The nurses and midwives of the INMO Executive Council have today (Friday) held an emergency meeting regarding potential industrial action by the union’s members.
The meeting was held in response to the announcement this morning that the HSE would be extending its current recruitment freeze to almost all nursing and midwifery grades until the end of the year, with the exception of 2023 graduates.
The INMO stated that the announcement from the HSE came without documentation and without consultation with the union. A request for a meeting with the HSE, was declined.
The INMO Executive Council stated that following this announcement they would immediately engage with members with a view to a ballot for industrial action to protect nursing and midwifery practice and patient safety
The INMO also stated that by its own calculations there are currently approximately 2,800 nursing and midwifery funded vacancies in the health service, which urgently need to be filled.
INMO general secretary Phil Ni Sheaghdha said
“This recruitment freeze represents a serious error on the part of the employer, and the impact on the provision of care is going to be disastrous.
“While we welcome all increases in bed capacity that have been made in the past year, increases in beds must mean increases in staffing.
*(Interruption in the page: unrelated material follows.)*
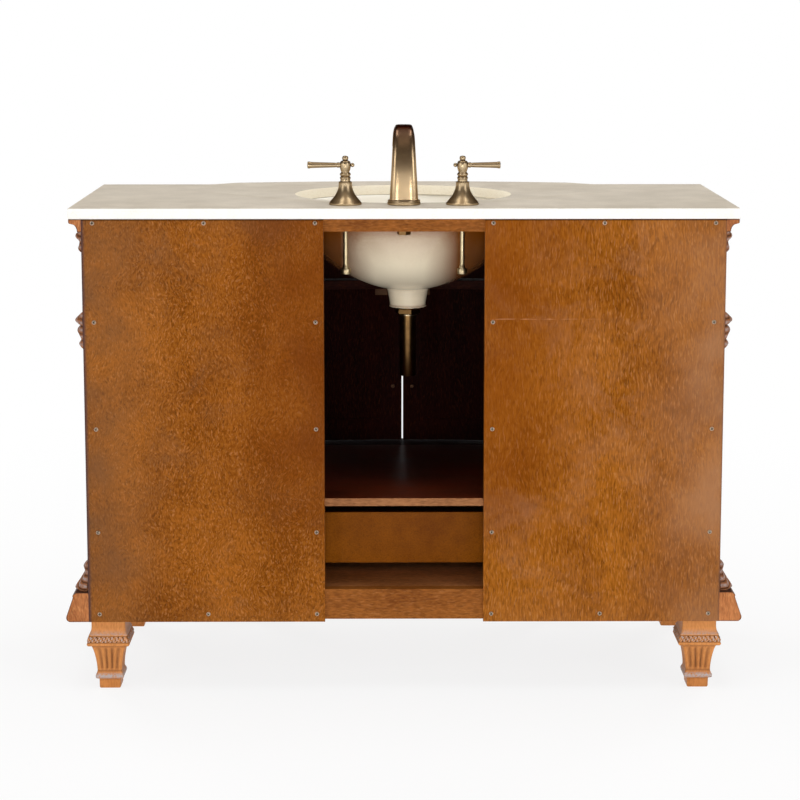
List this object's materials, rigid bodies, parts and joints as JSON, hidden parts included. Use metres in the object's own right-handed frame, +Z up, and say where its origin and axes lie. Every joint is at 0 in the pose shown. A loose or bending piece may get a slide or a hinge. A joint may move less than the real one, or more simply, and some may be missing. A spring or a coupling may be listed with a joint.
{
  "type": "bathroom vanity unit",
  "caption": "Bow-fronted wooden vanity with stone top, undermount oval basin, brass lever taps, curved doors, side drawers and an open back for plumbing.",
  "frame": {"origin": "on the floor, under the middle of the whole unit's box", "axes": "+X to the right of a person facing the doors, +Y from the doors to the back panels, +Z up"},
  "size_m": [1.257, 0.578, 1.055],
  "materials": {
    "walnut_stained_wood": "satin walnut stain",
    "honey_stained_wood": "carved, honey stain with dark and silver-grey rubbed recesses",
    "dark_stained_wood": "dark interior stain",
    "stained_plywood": "thin ply with an orange-brown stain, slightly mottled",
    "drawer_wood": "golden brown, satin",
    "beige_stone": "polished, finely mottled",
    "cream_glaze": "glossy glaze",
    "antique_brass": "brushed antique brass",
    "zinc_steel": "zinc plated"
  },
  "bodies": {
    "cabinet": {"countertop": "beige_stone", "side_panel_left": "walnut_stained_wood", "side_panel_right": "walnut_stained_wood", "posts": "walnut_stained_wood", "partitions": "dark_stained_wood", "bottom_board": "dark_stained_wood", "center_shelf": "dark_stained_wood", "back_panel_left": "stained_plywood", "back_panel_right": "stained_plywood", "back_frame": "stained_plywood", "front_rails": "walnut_stained_wood", "crown_moulding": "walnut_stained_wood", "plinth_moulding": "walnut_stained_wood", "leaf_carvings": "honey_stained_wood", "feet": "honey_stained_wood", "false_front": "walnut_stained_wood", "sink_basin": "cream_glaze", "sink_clips": "zinc_steel", "drain_body": "antique_brass", "drain_tailpiece": "antique_brass", "drain_nut": "antique_brass", "spout": "antique_brass", "faucet_bases": "antique_brass", "faucet_shanks": "antique_brass", "panel_screws": "zinc_steel", "drawer_runners": "dark_stained_wood", "hinge_leaves": "antique_brass", "door_catches": "zinc_steel"},
    "tap_lever_left": {"tap_lever_left": "antique_brass"},
    "tap_lever_right": {"tap_lever_right": "antique_brass"},
    "drain_stopper": {"drain_stopper": "antique_brass"},
    "door_left": {"door_left_frame": "walnut_stained_wood", "door_left_panel": "walnut_stained_wood", "door_left_knob": "antique_brass", "door_left_fittings": "antique_brass"},
    "drawer_left_top": {"drawer_left_top_front": "walnut_stained_wood", "drawer_left_top_box": "drawer_wood", "drawer_left_top_knob": "antique_brass"},
    "drawer_left_middle": {"drawer_left_middle_front": "walnut_stained_wood", "drawer_left_middle_box": "drawer_wood", "drawer_left_middle_knob": "antique_brass"},
    "drawer_left_bottom": {"drawer_left_bottom_front": "walnut_stained_wood", "drawer_left_bottom_box": "drawer_wood", "drawer_left_bottom_knob": "antique_brass"},
    "door_right": {"door_right_frame": "walnut_stained_wood", "door_right_panel": "walnut_stained_wood", "door_right_knob": "antique_brass", "door_right_fittings": "antique_brass"},
    "drawer_right_top": {"drawer_right_top_front": "walnut_stained_wood", "drawer_right_top_box": "drawer_wood", "drawer_right_top_knob": "antique_brass"},
    "drawer_right_middle": {"drawer_right_middle_front": "walnut_stained_wood", "drawer_right_middle_box": "drawer_wood", "drawer_right_middle_knob": "antique_brass"},
    "drawer_right_bottom": {"drawer_right_bottom_front": "walnut_stained_wood", "drawer_right_bottom_box": "drawer_wood", "drawer_right_bottom_knob": "antique_brass"},
    "drawer_center": {"drawer_center_front": "walnut_stained_wood", "drawer_center_box": "drawer_wood", "drawer_center_knobs": "antique_brass"}
  },
  "joints": [
    {"name": "door_left_hinge", "type": "hinge", "parent": "cabinet", "child": "door_left", "pos_m": [-0.27925, -0.22752, 0.529], "axis": [0, 0, -1], "range_deg": [0, 85]},
    {"name": "door_right_hinge", "type": "hinge", "parent": "cabinet", "child": "door_right", "pos_m": [0.27925, -0.22752, 0.529], "axis": [0, 0, 1], "range_deg": [0, 85]},
    {"name": "drawer_left_top_slide", "type": "slide", "parent": "cabinet", "child": "drawer_left_top", "axis": [0, -1, 0], "range_m": [0, 0.3]},
    {"name": "drawer_left_middle_slide", "type": "slide", "parent": "cabinet", "child": "drawer_left_middle", "axis": [0, -1, 0], "range_m": [0, 0.3]},
    {"name": "drawer_left_bottom_slide", "type": "slide", "parent": "cabinet", "child": "drawer_left_bottom", "axis": [0, -1, 0], "range_m": [0, 0.3]},
    {"name": "drawer_right_top_slide", "type": "slide", "parent": "cabinet", "child": "drawer_right_top", "axis": [0, -1, 0], "range_m": [0, 0.3]},
    {"name": "drawer_right_middle_slide", "type": "slide", "parent": "cabinet", "child": "drawer_right_middle", "axis": [0, -1, 0], "range_m": [0, 0.3]},
    {"name": "drawer_right_bottom_slide", "type": "slide", "parent": "cabinet", "child": "drawer_right_bottom", "axis": [0, -1, 0], "range_m": [0, 0.3]},
    {"name": "drawer_center_slide", "type": "slide", "parent": "cabinet", "child": "drawer_center", "axis": [0, -1, 0], "range_m": [0, 0.3]},
    {"name": "tap_left_turn", "type": "hinge", "parent": "cabinet", "child": "tap_lever_left", "pos_m": [-0.108, 0.217, 0.98], "axis": [0, 0, 1], "range_deg": [0, 90]},
    {"name": "tap_right_turn", "type": "hinge", "parent": "cabinet", "child": "tap_lever_right", "pos_m": [0.108, 0.217, 0.98], "axis": [0, 0, -1], "range_deg": [0, 90]},
    {"name": "stopper_lift", "type": "slide", "parent": "cabinet", "child": "drain_stopper", "axis": [0, 0, 1], "range_m": [0, 0.008]}
  ]
}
Anything other than this means our members are being set up for an unacceptable level of risk to their practice and their wellbeing.
“In the years that we have been surveying our members on their intention to leave the health service the numbers keep increasing, and this is due to the inordinate amount of stress being placed on them in overcrowded and understaffed environments. This measure has the potential to force even more nurses and midwives out of their jobs and out of the country, and that itself poses a long term risk to the health service and to the people who depend on it.
“We have been raising the alarm since late Summer that we are on track for a winter of severe overcrowding.
“What is urgently needed is a meaningful implementation of the safe staffing framework that guarantees a minimum number of nurses and health care assistants per patient based on dependency and environment. This framework, which is government policy, must be under underpinned by legislation to protect patient care delivery from unsafe decisions like this this announcement by the HSE, which takes us in completely the wrong direction.”